- **Instruction**
Copy each line holding the string "object".

======== Data in this exercise

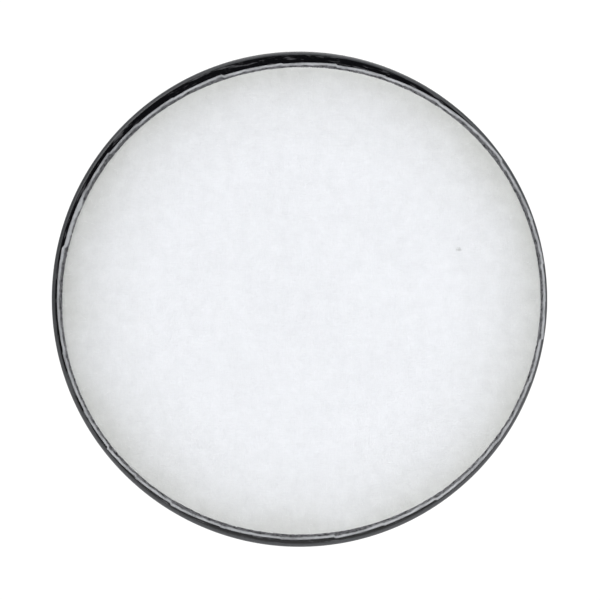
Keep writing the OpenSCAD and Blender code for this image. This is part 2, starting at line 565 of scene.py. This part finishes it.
def zinc_plate(settings):
    """Bright zinc: slightly mottled, with a faint blue cast."""
    f = Finish("zinc_plate")
    place = f.place()
    mottle = f.noise(place, 900, 4)
    clouds = f.noise(place, 240, 3)
    blued = tuple(c * k for c, k in zip(settings.zinc, (0.78, 0.84, 0.95)))
    shade = f.mix(clouds, tuple(settings.zinc), blued)
    return f.done(
        Base_Color=shade,
        Metallic=1.0,
        Roughness=(0.2 + mottle * 0.2).clamped(),
        Normal=f.bump(mottle, 0.02 * MM),
    )


def moulded_nylon(settings):
    """Moulded nylon: even colour with a fine grain."""
    f = Finish("moulded_nylon")
    grain = f.noise(f.place(), 1800, 3)
    shade = f.mix(grain, tuple(settings.nylon), tuple(min(1, 1.5 * c) for c in settings.nylon))
    return f.done(Base_Color=shade, Roughness=0.38 + grain * 0.2, Normal=f.bump(grain, 0.02 * MM))


def pale_floor():
    """Near-white floor that glows slightly, so that it also lights the rim from below."""
    f = Finish("pale_floor")
    cloud = f.noise(f.place(), 6, 2)
    return f.done(
        Base_Color=f.mix(cloud, (0.88, 0.88, 0.88), (0.92, 0.92, 0.92)),
        Roughness=0.8,
        Emission_Color=(1.0, 1.0, 1.0),
        Emission_Strength=0.2,
    )


# Outlines that felt and film share


def cut_radius(settings, angle):
    """The pad's hand-cut outline: slightly wider than high, and fuller on its diagonals."""
    mean = (PAD_WIDTH + PAD_HEIGHT) / 4 + settings.square
    oval = settings.oval * math.cos(2 * (angle - settings.tilt))
    return mean + oval - settings.square * math.cos(4 * angle)


def on_circle(angle, r, y, centre=FELT_CENTRE):
    return centre[0] + r * math.cos(angle), y, centre[1] + r * math.sin(angle)


def rough(point, size, seed=0):
    """Smooth noise from -1 to 1 at a point in space, with bumps about size across."""
    return noise.noise([c / size + seed for c in point])


class WHEEL_OT_felt_pad(bpy.types.Operator):
    """Make the felt pad: a thick disc with a soft shoulder and an uneven hand-cut wall"""

    bl_idname = "wheel.felt_pad"
    bl_label = "Felt pad"

    def execute(self, context):
        s = context.scene.wheel.felt
        face, foot = front_of("felt_pad"), back_of("felt_pad")
        top_rows, lip_rows, wall_rows = FELT_TOP_ROWS, FELT_LIP_ROWS, FELT_WALL_ROWS
        wall_end = top_rows + lip_rows + wall_rows
        rows = wall_end + FELT_FOOT_ROWS

        def fall(u):
            return s.drop * max(0.0, u) ** CROWN_POWER

        def place(angle, row):
            edge = cut_radius(s, angle)
            flat = edge - s.shoulder
            lip_y = face + fall(1 - s.lip / s.shoulder)
            if row <= top_rows:
                r = (edge - s.lip) * row / top_rows
                y = face + fall((r - flat) / s.shoulder)
            elif row <= top_rows + lip_rows:
                turn = (row - top_rows) / lip_rows * math.pi / 2
                r = edge - s.lip + s.lip * math.sin(turn)
                y = lip_y + s.lip * (1 - math.cos(turn)) + s.lip * 0.35 * math.sin(turn)
            elif row <= wall_end:
                down = (row - top_rows - lip_rows) / wall_rows
                start = lip_y + 1.35 * s.lip
                y = start + (foot - start) * down
                r = edge - 0.25 * MM * math.sin(math.pi * down)
            else:
                inner = (row - wall_end) / FELT_FOOT_ROWS
                r, y = edge * (1 - inner), foot
            point = x, y, z = on_circle(angle, r, y)
            if row <= top_rows:
                y += 0.09 * MM * rough(point, 14 * MM) + 0.06 * MM * rough(point, 3.5 * MM, 7)
            elif row <= wall_end:
                down = (row - top_rows) / (wall_end - top_rows)
                push = 0.10 * rough(point, 5 * MM, 3)
                push += (0.05 + 0.1 * down) * rough(point, 1.4 * MM, 5)
                x, _, z = on_circle(angle, r + push * MM * min(1, 3 * down + 0.3), y)
            return x, y, z

        pad = rolled(FELT_STEPS, rows, place)
        complete(pad, "wool_pad", "felt_pad", wool_felt(s, cut_radius(s, 0)), 60)
        return {"FINISHED"}


class WHEEL_OT_felt_fibres(bpy.types.Operator):
    """Scatter loose wool fibres over the pad's face and wall"""

    bl_idname = "wheel.felt_fibres"
    bl_label = "Loose fibres"

    def execute(self, context):
        s = context.scene.wheel.felt
        face, foot = front_of("felt_pad"), back_of("felt_pad")
        hair = new_piece(bpy.ops.mesh.primitive_cylinder_add, vertices=3, radius=1, depth=1)
        bpy.ops.object.mode_set(mode="EDIT")
        for cut in (-1 / 6, 1 / 6):
            bpy.ops.mesh.select_all(action="SELECT")
            bpy.ops.mesh.bisect(plane_co=(0, 0, cut), plane_no=(0, 0, 1))
        bpy.ops.object.mode_set(mode="OBJECT")
        shape = np.array([v.co for v in hair.data.vertices])
        faces = [list(p.vertices) for p in hair.data.polygons]
        draw = random.Random(17)
        points, loops = [], []
        for i in range(s.fibres):
            angle = draw.uniform(0, math.tau)
            edge = cut_radius(s, angle)
            on_wall = draw.random() < 0.62
            if on_wall:
                y = draw.uniform(face + s.drop, foot)
                root = Vector(on_circle(angle, edge - 0.15 * MM, y))
                out = Vector((math.cos(angle), 0, math.sin(angle)))
            else:
                r = (edge - s.lip) * draw.random() ** 0.4
                fall = s.drop * max(0.0, (r - edge + s.shoulder) / s.shoulder) ** CROWN_POWER
                root = Vector(on_circle(angle, r, face + fall + 0.05 * MM))
                out = Vector((0, -1, 0))
            lie = Vector([draw.gauss(0, 1) for _ in range(3)])
            lie = (lie - out * lie.dot(out)).normalized()
            lean = draw.uniform(0.1, 0.5) if on_wall else draw.uniform(0.02, 0.12)
            way = (lie + out * lean).normalized()
            bend = Vector([draw.gauss(0, 1) for _ in range(3)])
            bend = (bend - out * bend.dot(out)).normalized() - out * lean * 0.9
            long = draw.uniform(0.6, 2.2) * MM * (0.8 if on_wall else 1.0)
            thick = draw.uniform(0.014, 0.034) * MM
            side = way.orthogonal().normalized()
            other = way.cross(side)
            base = len(points)
            for x, y, z in shape:
                t = z + 0.5
                p = root + way * long * t + bend * long * 0.45 * t * t
                points.append(p + (side * x + other * y) * thick * (1 - 0.6 * t))
            loops.extend([base + k for k in f] for f in faces)
        hair.data.clear_geometry()
        hair.data.from_pydata(points, [], loops)
        complete(hair, "felt_fibres", "felt_pad", bpy.data.materials["wool_felt"], 60)
        return {"FINISHED"}


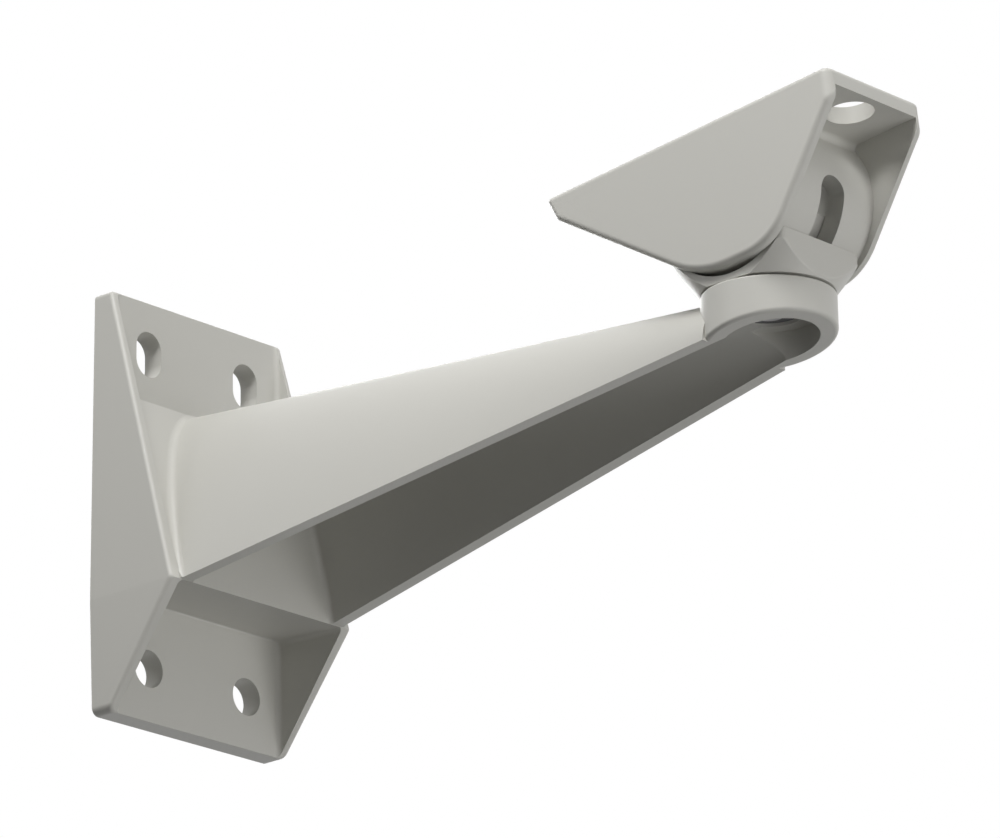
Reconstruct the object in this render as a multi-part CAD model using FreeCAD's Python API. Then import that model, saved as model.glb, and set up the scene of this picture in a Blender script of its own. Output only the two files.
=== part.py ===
import FreeCAD, Part
import math
import os

# Wall bracket for a camera housing: a hollow cast arm on a gusseted wall plate, a swivel knuckle
# that turns on the collar at the arm's end, and a tilting saddle that one bolt clamps to the knuckle.
# Millimetres. Origin: centre of the wall plate's back face. +X runs out along the arm, +Z is up.

# Wall plate and its two side gussets
PLATE_TOP = 56.9             # plate edge above the origin
PLATE_BOTTOM = -56.7         # plate edge below the origin
PLATE_THICK = 6.0
HALF_WIDTH_TOP = 31.4        # the side faces bulge a little between top and bottom
HALF_WIDTH_BELLY = 32.9
HALF_WIDTH_BOTTOM = 32.1
GUSSET_THICK = 3.2           # wall of a gusset at its deepest point
APEX_OUT = 29.2              # where the gusset ridges stand furthest from the wall
APEX_Z = -26.3
FOLD_Z = 29.5                # where the sloping face leaves the flat of the plate
CEILING_DROP = 1.2           # fall of the lower recess's ceiling towards its lip
TOP_CORNER_R = 1.3           # plate corners, seen from the front
BOTTOM_CORNER_R = 2.2
RIDGE_R = 1.1                # soft outer edges of the casting
RECESS_R = 1.4               # inside corners of the two recesses
CREASE_R = 0.5               # where a recess turns over the plate's face

# Wall holes
HOLE_SPACING_Y = 35.5
HOLE_SPACING_Z = 85.0
LOWER_HOLE_R = 5.0
SLOT_R = 4.5                 # half the width of an upper slot
SLOT_LENGTH = 12.4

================

- **Solution to the problem**
        bpy.ops.object.mode_set(mode="EDIT")
        bpy.ops.object.mode_set(mode="OBJECT")
Reconstruct the object in this render as a multi-part CAD model using FreeCAD's Python API. Then import that model, saved as model.glb, and set up the scene of this picture in a Blender script of its own. Output only the two files.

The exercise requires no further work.